Despite Loy’s typically disciplined colour palette and the sotto voce sophistication of Johannes Leiacker’s designs, never are we not being told a fairy tale. Olga Kulchynska’s Goose Girl plays around with toy geese on wheels; the Ukrainian soprano has that ability, so essential for Humperdinck, to elasticate a phrase. When Daniel Behle’s King’s Son meets her, you see in his eyes that he is changed for ever; his boyish tenor isn’t the most lustrous but he’s inside every phrase. Doris Soffel’s timeless Witch is dramatically brilliant; she kicks toys out of her way while lighting cigarettes and blowing smoke rings through them (ditto Kai Rüütel as the Innkeeper’s Daughter, her face a constant picture). You come to feel even for the Witch, but most of all for Josef Wagner’s Minstrel – one of opera’s few unsullied good guys – sung with oaky nobility and devastating in his dramatic trajectory from happy-go-lucky to hollowed-out.
Loy deftly deploys a small group of dancers.
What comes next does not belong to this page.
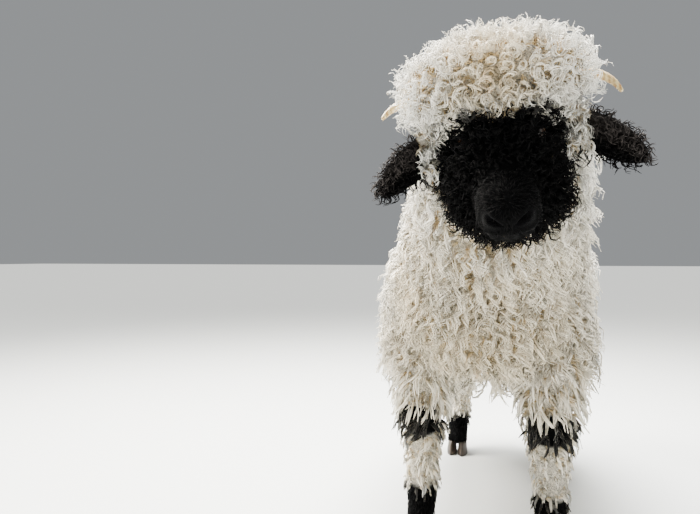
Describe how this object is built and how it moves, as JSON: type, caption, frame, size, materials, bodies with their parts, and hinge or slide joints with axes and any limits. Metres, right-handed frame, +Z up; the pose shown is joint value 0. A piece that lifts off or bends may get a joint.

Sometimes they barely move at all and just look on in horror. On Europe’s widest operatic stage, they prove particularly useful in the desolate final scene, when all the lead couple can do is lie down and die. So convincing, so genuine is this passage that you feel, in the moment, as though nobody but Humperdinck could have got within touching distance of the required musical expression – that hallowed combination of depth and simplicity. Then again, he works equal magic, in an entirely different context, as his orchestra writhes and snorts at the start of Act 2 when the King’s Son arrives at a pig farm (so that’s what all those twisting woodwinds are about: turning stomachs). Nothing wrong with the conducting, and my only quibble would be a slightly underpowered children’s chorus. Otherwise, utterly captivating – every single second of it.